By the time we got to D.C., Nixon had just made Schlesinger the secretary of defense, and his replacement at the AEC, Dixy Lee Ray, refused to meet with us. The truth was that they were scared, and they had good reason to be because after that project got shut down, there was no more discussion about the nuclear stimulation of natural gas.

After Dick Cheney took office, our biggest concern was the glut of new oil production in the Jonah Field down below Pinedale that was going to release a lot of sulfur dioxide into the atmosphere. We were diametrically opposed to that because we were already getting about as much acid rain as we could take, or at least that was how it seemed to me.

Dick wanted to know why that was, and I explained that there were three giant copper smelters along the Mexican border. In cooperation with the Natural Resources Defense Council, we had proven a direct correlation between production at those smelters and acid rainfall levels in the mountains. Although the smelters were quite far away, the stuff would get way up into the atmosphere, and then solar conditions would turn it all into sulfuric acid. Cheney was appalled to find out this was happening and got right on board with us. Within a short period of time, all three plants were shut down. Dick’s power in Washington was that he knew how to get shit done.

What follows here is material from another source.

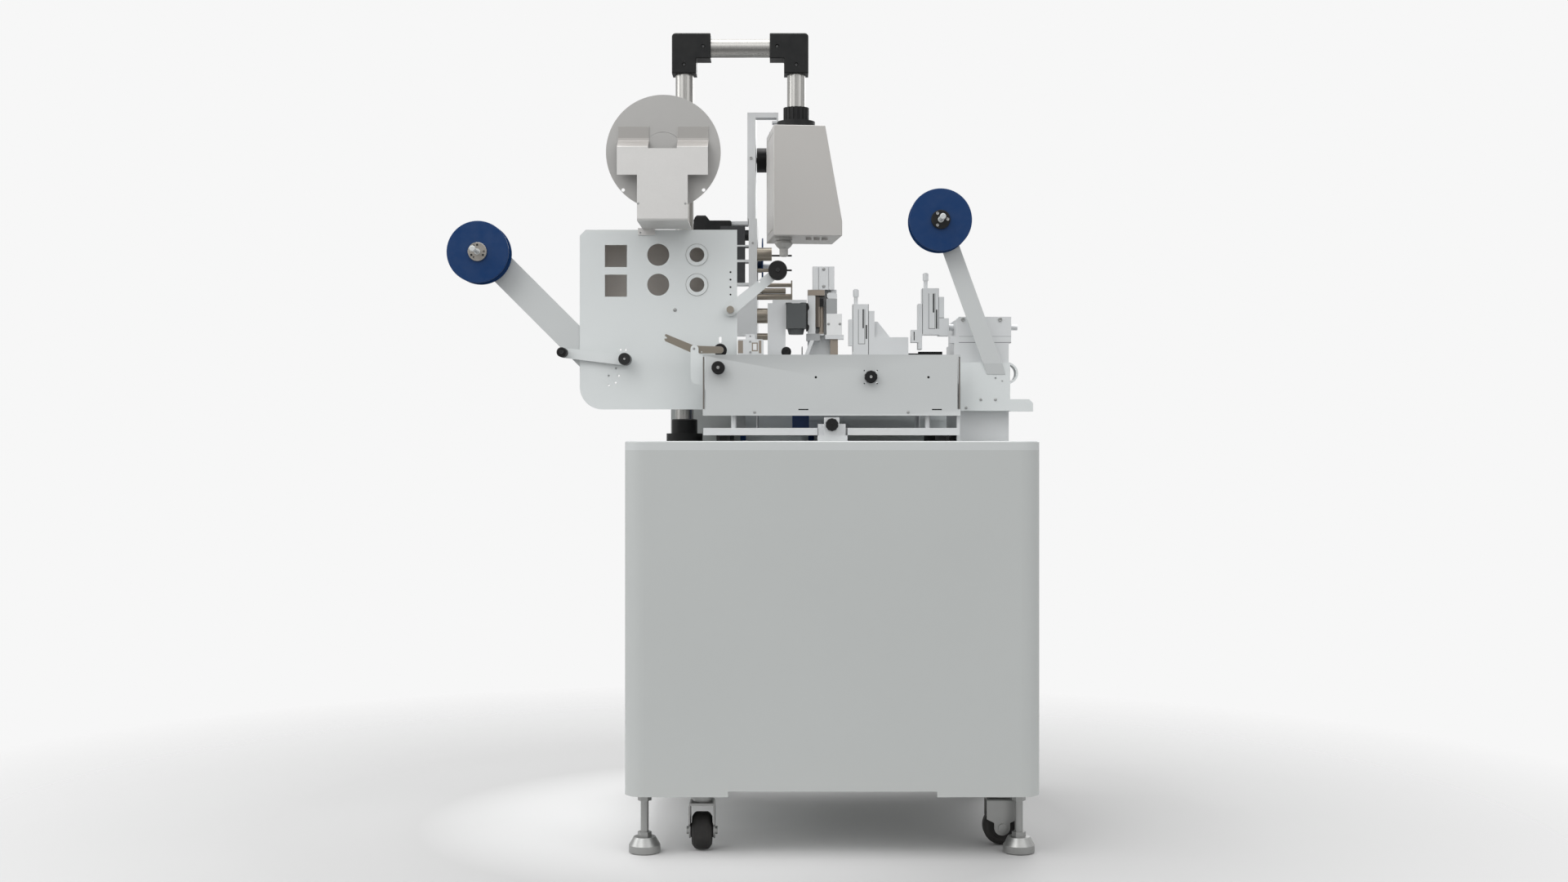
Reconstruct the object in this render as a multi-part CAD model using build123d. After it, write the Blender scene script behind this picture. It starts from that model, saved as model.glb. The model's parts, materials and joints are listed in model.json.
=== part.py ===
from build123d import *
import os

os.makedirs("parts", exist_ok=True)

# Overall sizes of the machine, in millimetres.
# X runs along the front, Y from the front to the back, Z up from the floor.
CABINET_W = 820.0
CABINET_D = 800.0
FLOOR_GAP = 122.0
TABLE_Z = 820.0
TABLE_T = 18.0
CORNER_R = 40.0
REEL_D = 125.0
REEL_W = 46.0
TUBE_R = 19.0
SHEET = 3.0

# Fits and clearances shared by the pieces that turn, slide or pass through others.
RUN_FIT = 0.05
FACE_GAP = 0.5
CUT_OVER = 2.0
PATH_GAP = 5.0

# Depth levels: how far behind the cabinet front each layer stands.
BRACKET_FRONT = 2.0
SLIDE_FRONT = 50.0
COVER_FRONT = 60.0
RIGHT_REEL_FRONT = 60.0
LEVER_BRACKET_FRONT = 90.0
LEFT_REEL_FRONT = 95.0
SIDE_PLATE_FRONT = 115.0
PANEL_FRONT = 150.0
MECH_FRONT = 200.0
ARM_Y = 270.0
TOWER_FRONT = 400.0

# Heights and places of the two tape reels. Heights over the worktop are measured from it.
LEFT_REEL_X = -711.5
LEFT_REEL_Z = 380.5
RIGHT_REEL_X = 217.0
RIGHT_REEL_Z = 441.0

# The machine is drawn from the cabinet's middle, then moved so that the zero point
# lies on the floor under the middle of its outline.
LEFT_END = LEFT_REEL_X - REEL_D / 2
RIGHT_END = CABINET_W / 2
SHIFT_X = -(LEFT_END + RIGHT_END) / 2
SHIFT_Y = -CABINET_D / 2


# Small helpers for plain forms.
def block(x0, x1, y0, y1, z0, z1):
    centre = Pos((x0 + x1) / 2, (y0 + y1) / 2, (z0 + z1) / 2)
    return centre * Box(x1 - x0, y1 - y0, z1 - z0)


def rod_x(x0, x1, y, z, radius):
    return Pos((x0 + x1) / 2, y, z) * Rot(0, 90, 0) * Cylinder(radius, x1 - x0)


def rod_y(x, y0, y1, z, radius):
    return Pos(x, (y0 + y1) / 2, z) * Rot(90, 0, 0) * Cylinder(radius, y1 - y0)


def rod_z(x, y, z0, z1, radius):
    return Pos(x, y, (z0 + z1) / 2) * Cylinder(radius, z1 - z0)


def outline_face(points, rounds):
    """A flat outline whose corners nearest to the given places are rounded."""
    face = make_face(Polyline(*points, close=True))
    for across, up, radius in rounds:
        corner = face.vertices().sort_by_distance(Vertex(across, up, 0))[0]
        face = fillet(corner, radius)
    return face


def plate_xz(points, front, thickness, rounds=()):
    face = Plane.XZ.offset(-front) * outline_face(points, rounds)
    return extrude(face, amount=-thickness)


def plate_yz(points, left, thickness, rounds=()):
    face = Plane.YZ.offset(left) * outline_face(points, rounds)
    return extrude(face, amount=thickness)


def link_xz(x0, z0, r0, x1, z1, r1, front, thickness):
    """A flat link: two round ends of any size joined by their common tangents."""
    hull = make_hull(
        (Pos(x0, z0) * CenterArc((0, 0), r0, 0, 360)).edges()
        + (Pos(x1, z1) * CenterArc((0, 0), r1, 0, 360)).edges()
    )
    face = Plane.XZ.offset(-front) * hull
    return extrude(face, amount=-thickness)


def turned_y(x, z, front, profile):
    """A turned piece along Y; the profile lists (depth behind front, radius)."""
    points = [(profile[0][0], 0.0), *profile, (profile[-1][0], 0.0)]
    face = make_face(Polyline(*[(radius, depth) for depth, radius in points], close=True))
    solid = revolve(face, Axis.Y, 360)
    return Pos(x, front, z) * solid


def ring_points(count, radius, start=0.0):
    """Places spread evenly on a circle, as (X, Z) steps from its middle."""
    places = []
    for index in range(count):
        spot = Vector(radius, 0, 0).rotate(Axis.Y, start + index * 360 / count)
        places.append((spot.X, spot.Z))
    return places


def save(shape, node):
    moved = Pos(SHIFT_X, SHIFT_Y, 0) * shape
    export_step(moved, "parts/" + node + ".step")


def save_on_table(shape, node):
    save(Pos(0, 0, TABLE_Z) * shape, node)


# Cabinet: one closed steel housing with a raised floor that carries feet and castors.
NOTCH_W = 410.0
NOTCH_H = 11.0
CABINET_WALL = 3.0
DOOR_MARGIN = 60.0
SEAM_W = 4.0
SEAM_DEEP = 1.2
TABLE_EDGE = 2.0
MOUNT_Z = FLOOR_GAP + NOTCH_H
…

Even back then, there was all this prissy bullshit about nature and what nature wanted. As far as I could tell, nature just wanted to be left alone as much as possible and otherwise it didn’t give a shit. For me, the most important issue was to vouchsafe the quality of life for the habitat. That was the only thing I wanted to focus on. I didn’t care if you were bait fishing or fly-fishing just as long as you were taking care of the habitat.

As a result I found myself constantly dealing with class warfare by another name. When Congress was about to pass a Wyoming wilderness bill that would have put additional land under federal control, a whole bunch of snowmobilers were distressed by the prospect that they would no longer be allowed to go into what would now be a designated federal wilderness area. So I came up with the bright idea of having an additional category of federal wilderness where people could snowmobile during certain months because all the wildlife would be asleep and the only animals who would actually get disturbed were cross-country skiers. But of course the skiers were very disturbed. That was what I meant by class warfare: The cross-country skiers were mostly young urban professionals, whereas the people who liked to ride snowmobiles were kind of rough and tumble and lower middle class.

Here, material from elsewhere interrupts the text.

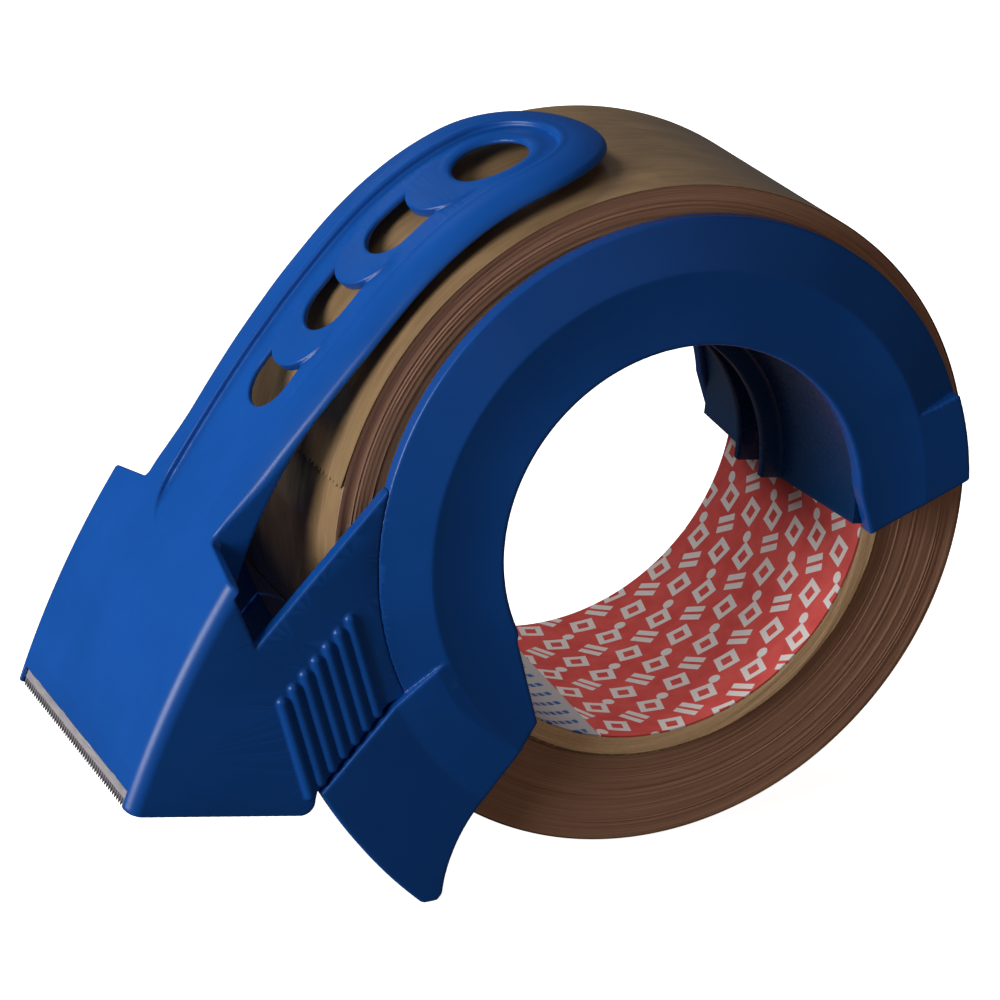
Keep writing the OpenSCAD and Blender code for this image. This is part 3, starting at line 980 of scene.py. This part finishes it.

In the end, Cheney got my new designation put into effect, but in the process, both the Sierra Club and the Wilderness Society made me into their leading enemy. If you go to the middle of the road, chances are good that you will get run over.

Another ongoing issue at the time was that unscrupulous developers were dividing large chunks of motherless sagebrush into forty-acre tracts without granting a right of way to others. The entire state was rapidly becoming more and more yuppified because all these decisions were being made by the federal government in Washington rather than by locals in Wyoming.

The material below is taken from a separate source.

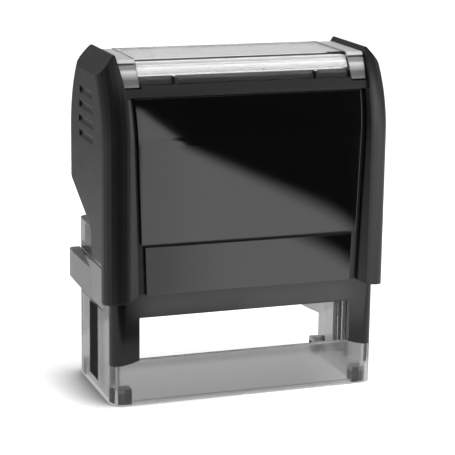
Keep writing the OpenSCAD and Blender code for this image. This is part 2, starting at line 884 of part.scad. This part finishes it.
// Bridge under the cap's ceiling with the two arms that carry the pivot pins
module yoke() {
    web = 10;                   // reach of the gussets between the bridge and the arms
    post_in = 7;                // the outer posts stand this far in from the arms
    color("#303133")
        difference() {
            union() {
                block([-arm_out_x, -bridge_d / 2, bridge_z], [arm_out_x, bridge_d / 2, bridge_z + bridge_t]);
                both_sides() {
                    block([arm_in_x, -pin_boss_r, axis_z], [arm_out_x, pin_boss_r, bridge_z + eps]);
                    translate([arm_in_x, 0, axis_z])
                        rotate([0, 90, 0])
                            cylinder(r = pin_boss_r, h = arm_t);
                    // gusset under the bridge
                    along_y(-1, 1)
                        polygon([[arm_in_x - web, bridge_z + eps], [arm_in_x + eps, bridge_z + eps],
                            [arm_in_x + eps, bridge_z - web]]);
                    // posts up to the cap's ceiling
                    for (x = [arm_in_x / 3, arm_in_x - post_in])
                        translate([x, 0, bridge_z + bridge_t - eps])
                            cylinder(d = 6, h = bridge_post_l + eps);
                }
            }
            both_sides()
                translate([arm_in_x - 1, 0, axis_z])
                    rotate([0, 90, 0])
                        cylinder(r = pin_d / 2 + pin_fit, h = arm_t + 2);
        }
}

module spring_guide() {
    color("#d8d8d4")
        translate([0, 0, spring_top_z - guide_l]) {
            cylinder(d = post_d, h = guide_l + flange_t);
            translate([0, 0, guide_l])
                cylinder(d = flange_d, h = flange_t);
        }
}

// ---- spring ----

wire_sides = 8;
turn_steps = 22;
spring_steps = spring_turns * turn_steps;
spring_rise = spring_top_z - spring_low_z - wire_d - 0.04;
// Height of the wire's middle after i steps: the end turns lie nearly flat
function ease(t) = t < 0.1 ? t * 0.3 : t > 0.9 ? 1 - (1 - t) * 0.3 : 0.03 + (t - 0.1) * 0.94 / 0.8;
function wire_z(i) = spring_low_z + wire_d / 2 + 0.02 + spring_rise * ease(i / spring_steps);
function wire_point(i, k) =
    let (a = 360 * i / turn_steps, b = 360 * k / wire_sides, r = spring_r + wire_d / 2 * cos(b))
    [r * cos(a), r * sin(a), wire_z(i) + wire_d / 2 * sin(b)];

module return_spring() {
    points = [for (i = [0:spring_steps], k = [0:wire_sides - 1]) wire_point(i, k)];
    last = spring_steps * wire_sides;
    color("#c4c7ca")
        polyhedron(points, concat(
            [[for (k = [0:wire_sides - 1]) k]],
            [for (i = [0:spring_steps - 1], k = [0:wire_sides - 1])
                let (n = (k + 1) % wire_sides, p = i * wire_sides, q = p + wire_sides)
                [p + k, q + k, q + n, p + n]],
            [[for (k = [wire_sides - 1:-1:0]) last + k]]));
}

module lock_button() {
    color("#3a3b3d")
        difference() {
            union() {
                along_y(cap_in_y - 0.2, cap_y - eps)
                    translate([0, button_z])
                        square([button_w, button_h], center = true);
                // flange inside the cap keeps the button in
                along_y(cap_in_y - 0.9, cap_in_y - 0.1)
                    translate([0, button_z])
                        square([button_w + 2.4, button_h + 1.2], center = true);
                // nose that enters the housing's catch when the cap is down
                along_y(inner_y + fit, cap_in_y)
                    translate([0, button_z])
                        square([button_w / 2, 2.2], center = true);
            }
            for (z = [-1.2, 0, 1.2])
                translate([0, cap_y, button_z + z])
                    rotate([45, 0, 0])
                        cube([button_w - 2.4, 0.5, 0.5], center = true);
        }
}

// ---- turning plate ----

module die_carrier() {
    floor_z = die_z - carrier_t;
    rib_pitch = 10;
    rib_l = 18;
    rib_t = 1.2;
    color("#2f3032")
        difference() {
            union() {
                block([-tray_x, -carrier_d / 2, floor_z], [tray_x, carrier_d / 2, die_z]);
                both_sides() {
                    translate([tray_x - pin_boss_l, 0, axis_z])
                        rotate([0, 90, 0])
                            cylinder(r = pin_boss_r, h = pin_boss_l);
                    for (i = [1, 2])
                        translate([i * rib_pitch, 0, 0])
                            block([-rib_t / 2, -rib_l / 2, floor_z - 1], [rib_t / 2, rib_l / 2, floor_z + eps]);
                }
                block([eps - tray_x, -rib_t, axis_z - 1.4], [tray_x - eps, rib_t, floor_z + eps]);
            }
            // the plate lies on top, so the bosses end at the carrier's floor
            block([-tray_x - 1, -far, die_z], [tray_x + 1, far, far]);
            both_sides()
                translate([tray_x - pin_boss_l - 1, 0, axis_z])
                    rotate([0, 90, 0])
                        cylinder(d = pin_d, h = pin_boss_l + 2);
        }
}

module pivot_pins() {
    color("#a9adb1")
        both_sides()
            translate([tray_x - pin_boss_l, 0, axis_z])
                rotate([0, 90, 0])
                    cylinder(d = pin_d, h = inner_x - fit - tray_x + pin_boss_l);
}

module die_plate() {
    color("#dfe3e6")
        block([-text_w / 2 - pocket_gap, -text_d / 2 - pocket_gap, die_z],
            [text_w / 2 + pocket_gap, text_d / 2 + pocket_gap, die_z + die_plate_t]);
}

module foam_layer() {
    color("#9fa3a0")
        block([-text_w / 2, -text_d / 2, die_z + die_plate_t],
            [text_w / 2, text_d / 2, die_z + die_plate_t + foam_t]);
}

// Rubber sheet with a raised border and plain raised bars in place of lines of type
module text_plate() {
    low = die_z + die_plate_t + foam_t;
    top = low + text_t + relief_h;
    color("#8c2f2a")
        union() {
            block([-text_w / 2, -text_d / 2, low], [text_w / 2, text_d / 2, low + text_t]);
            difference() {
                block([1 - text_w / 2, 1 - text_d / 2, low], [text_w / 2 - 1, text_d / 2 - 1, top]);
                block([2 - text_w / 2, 2 - text_d / 2, low - 1], [text_w / 2 - 2, text_d / 2 - 2, top + 1]);
            }
            for (row = [0:3])
                for (x = [-1, 1])
                    block([x > 0 ? 1 : -text_w / 2 + 5 + row, row * text_d / 5 - text_d * 0.36, low],
                        [x > 0 ? text_w / 2 - 5 - row * 2 : -1, row * text_d / 5 - text_d * 0.36 + 2, top]);
        }
}

clear_foot();
front_frame();
side_rails();
corner_feet();
pad_housing();
spring_seat();
ink_tray();
ink_pad();
cap_shell();
front_panel();
front_band();
rear_panel();
index_card();
index_window();
window_tabs();
yoke();
spring_guide();
return_spring();
lock_button();
die_carrier();
pivot_pins();
die_plate();
foam_layer();
text_plate();
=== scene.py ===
# A self inking desk stamp, put together in the order of the bench: the clear foot and its black
# frame, the pad housing, the ink cartridge, the turning plate, the spring, and the cap over all.
# Every length is in metres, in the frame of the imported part, +Z up and +Y to the rear.
import functools
import math

import bmesh
import bpy
from mathutils import Matrix, Vector


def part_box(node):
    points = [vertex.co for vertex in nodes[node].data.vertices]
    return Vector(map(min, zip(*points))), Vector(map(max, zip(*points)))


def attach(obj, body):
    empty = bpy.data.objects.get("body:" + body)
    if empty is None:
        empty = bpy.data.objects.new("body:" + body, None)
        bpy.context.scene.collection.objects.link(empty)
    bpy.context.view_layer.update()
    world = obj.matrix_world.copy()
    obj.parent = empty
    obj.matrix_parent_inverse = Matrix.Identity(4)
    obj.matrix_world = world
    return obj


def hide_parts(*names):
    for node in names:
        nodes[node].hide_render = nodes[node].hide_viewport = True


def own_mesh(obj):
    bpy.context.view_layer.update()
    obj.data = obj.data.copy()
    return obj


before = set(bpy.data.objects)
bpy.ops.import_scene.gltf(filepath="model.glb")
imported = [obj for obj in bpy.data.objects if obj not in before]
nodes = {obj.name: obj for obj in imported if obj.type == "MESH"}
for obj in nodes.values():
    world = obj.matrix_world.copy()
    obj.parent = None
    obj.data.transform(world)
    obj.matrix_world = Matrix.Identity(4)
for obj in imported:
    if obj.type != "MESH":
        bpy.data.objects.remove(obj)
bpy.context.scene.view_settings.view_transform = "Standard"
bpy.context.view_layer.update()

# ---- Desk and studio ----
# The stamp stands on a pale desk that runs on into a white studio. To the eye and through clear
# plastic the desk is white, with a soft painted shadow at the stamp. Gloss sees it as grey.

MM = 0.001


class Value:
    """One output socket of a finish, which can be added and multiplied like a number."""

    def __init__(self, finish, socket):
        self.finish = finish
        self.socket = socket

    def maths(self, operation, *values):
        return self.finish.node("ShaderNodeMath", {"operation": operation},
                                dict(enumerate(values)))

    def __add__(self, other):
        return self.maths("ADD", self, other)

    def __sub__(self, other):
        return self.maths("SUBTRACT", self, other)

    def __rsub__(self, other):
        return self.maths("SUBTRACT", other, self)

    def __mul__(self, other):
        return self.maths("MULTIPLY", self, other)

    def __truediv__(self, other):
        return self.maths("DIVIDE", self, other)

    def __rtruediv__(self, other):
        return self.maths("DIVIDE", other, self)

    def __pow__(self, power):
        return self.maths("POWER", self, power)

    __radd__ = __add__
    __rmul__ = __mul__

    def least(self, other):
        return self.maths("MINIMUM", self, other)

    def most(self, other):
        return self.maths("MAXIMUM", self, other)

    def over(self, edge, width):
        """0 below the edge, 1 above it, with a soft step of the given width between."""
        return self.finish.node("ShaderNodeMapRange", {"interpolation_type": "SMOOTHSTEP"},
                                {"Value": self, "From Min": edge - width / 2,
                                 "From Max": edge + width / 2})


class Finish:
    """A material, or the world, written as nodes that are made one at a time."""

    def __init__(self, name, owner=None, coordinates="Object"):
        self.material = owner or bpy.data.materials.new(name)
        self.material.use_nodes = True
        self.tree = self.material.node_tree
        self.tree.nodes.clear()
        self.place = self.node("ShaderNodeTexCoord", {}, {}, coordinates)

    def node(self, kind, settings, inputs, output=0):
        """Makes a node, sets it, joins or fills its inputs, and returns one of its outputs."""
        node = self.tree.nodes.new(kind)
        for key, value in settings.items():
            if key == "stops":
                ramp = node.color_ramp.elements
                while len(ramp) < len(value):
                    ramp.new(0.5)
                for stop, (place, tone) in zip(ramp, value):
                    stop.position = place
                    stop.color = (tone, tone, tone, 1)
            else:
                setattr(node, key, value)
        for key, value in inputs.items():
            if isinstance(value, Value):
                self.tree.links.new(value.socket, node.inputs[key])
            else:
                node.inputs[key].default_value = value
        return Value(self, node.outputs[output]) if node.outputs else None

    def rays(self, *kinds):
        """1 for rays of these kinds, such as Camera and Glossy, and 0 for all others."""
        path = self.tree.nodes.new("ShaderNodeLightPath")
        shares = [Value(self, path.outputs[f"Is {kind} Ray"]) for kind in kinds]
        return functools.reduce(Value.most, shares)

    def noise(self, scale, detail=2.0, rough=0.5):
        """A cloudy pattern between 0 and 1, with this many grains to a metre."""
        return self.node("ShaderNodeTexNoise", {}, {"Vector": self.place, "Scale": scale,
                         "Detail": detail, "Roughness": rough}, "Fac")

    def axis(self, letter):
        """The place along X, Y or Z."""
        return self.node("ShaderNodeSeparateXYZ", {}, {"Vector": self.place}, letter)

    def between(self, share, first, second):
        """A colour that runs from the first to the second with the share."""
        return self.node("ShaderNodeMix", {"data_type": "RGBA"},
                         {0: share, 6: first, 7: second}, 2)

    def graded(self, letter, low, high, stops):
        """A grey that follows stops of (place, level) between two places on an axis."""
        share = (self.axis(letter) - low) / (high - low)
        placed = [((place - low) / (high - low), level) for place, level in stops]
        return self.node("ShaderNodeValToRGB", {"stops": placed}, {0: share})

    def relief(self, height, depth, radius=0.0):
        """A normal from a height field, over edges that are rounded to a radius."""
        inputs = {"Height": height, "Distance": depth, "Strength": 1.0}
        if radius:
            inputs["Normal"] = self.node("ShaderNodeBevel", {"samples": 6}, {"Radius": radius})
        return self.node("ShaderNodeBump", {}, inputs)

    def surface(self, shader):
        """Puts the shader on the material, which is then done."""
        self.node("ShaderNodeOutputMaterial", {}, {"Surface": shader})
        return self.material

    def principled(self, **sockets):
        """The common shader, with its sockets named by words joined with underscores."""
        named = {key.replace("_", " "): value for key, value in sockets.items()}
        return self.node("ShaderNodeBsdfPrincipled", {}, named)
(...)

During this period, I watched Wyoming change around me, and so I tried to amplify greatly the idea that what we wanted was “Wyoming on Wyoming’s Terms,” which had been a founding idea of the Wyoming Outdoor Council. By then, Jackson Hole had started to make Aspen look like a good start. When I was born in Jackson Hole, there had been only one doctor in the entire town.

But it was so beautiful there and you could ski and so it went. I always felt that the guy riding a bucking horse on the state license plate was anyone who was trying to stay on top of Wyoming.